We would like Catonsville to know what a wonderful thing the Catonsville Girls Softball League did for two tiny villages along the southern coast of Ecuador. They donated enough used and new softball equipment to outfit two girls' teams in one of the poorest parts of the country.
We publicly thank the girls and their families for their generous donations, with heartfelt gratitude to Catherine and Chuck Kreis for their selfless efforts which made this possible. Play It Again Sports contributed many new gloves and balls to this project and we thank them, too.
Jonathan, our son and a Catonsville resident, is a Peace Corps volunteer stationed in Puerto del Morro, where he works in the children and family program in several local communities.

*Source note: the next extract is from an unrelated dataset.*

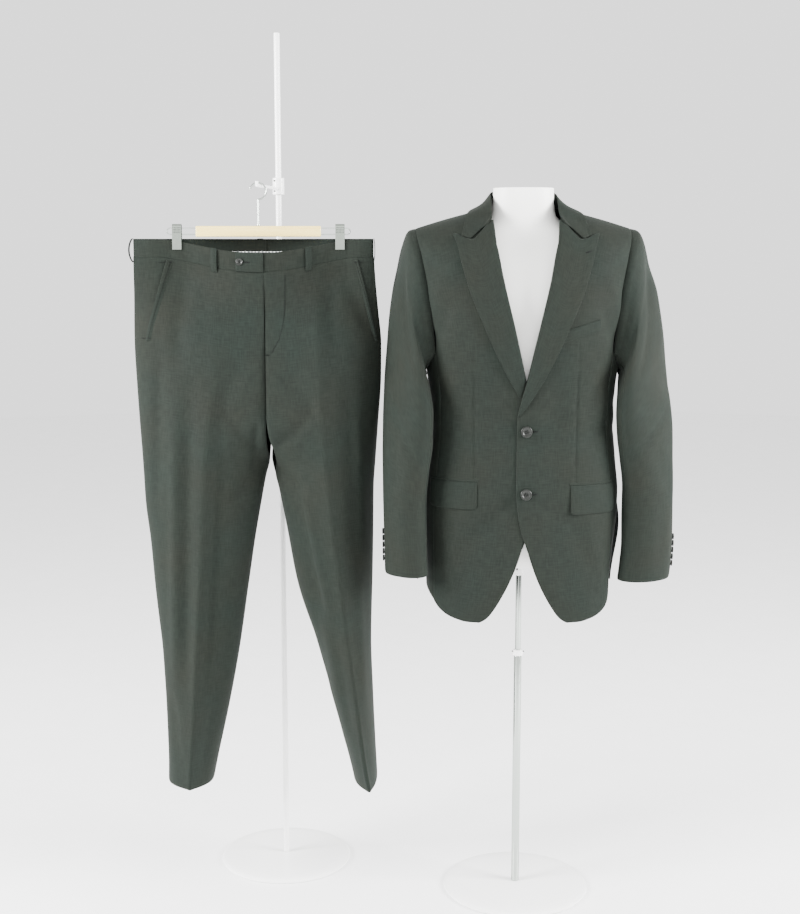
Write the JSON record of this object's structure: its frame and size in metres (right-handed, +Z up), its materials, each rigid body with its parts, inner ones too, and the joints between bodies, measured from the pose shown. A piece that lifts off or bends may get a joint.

As the first such volunteer in this part of the world, his job is to establish programs that will promote beneficial social change. Working for social change in these poverty-stricken areas begins by working with the children.
Jonathan's early efforts have included English language classes, working in local schools and nurseries, door-to-door community building, anti-violence programs for young males and organized play programs.
Many of the children in the community are starved for attention and affection. Lacking self-esteem and the ability to make choices, many of the young girls are pregnant by the time they are 13 or 14.
Jonathan thought girls softball would be a great way to build self-esteem, teach teamwork and give the girls something special for themselves.
Enter the Catonsville Girls Softball League. Once league play was underway, CGSL provided gloves, bats, balls, helmets, jerseys, pants, and hats to outfit two complete teams.
Just a few days before leaving to deliver this equipment to Ecuador, we were pleasantly surprised to find the league had two sets of team shirts made up for the communities of El Morro and Puerto del Morro.
It was quite a paperwork adventure to get the donation into Ecuador but the equipment arrived June 23. I wish everyone who donated a piece of equipment could have seen the excitement on the faces of the children.
They came teeming out of the spaces between houses, running around pigs, dogs and chickens in the streets, to see what Jonathan had in the big duffel bags from Catonsville. Laughing children put on helmets; one immediately tested hers by hitting it with a ball. No one had any idea what to do with a glove but our hearts smiled, watching two cute little girls put right hands upside down into gloves made for the left hand.
Our son has his work cut out for him; practice began July 1 in El Morro.
Thanks again to Chuck, Catherine and the girls for helping to make that social change a reality.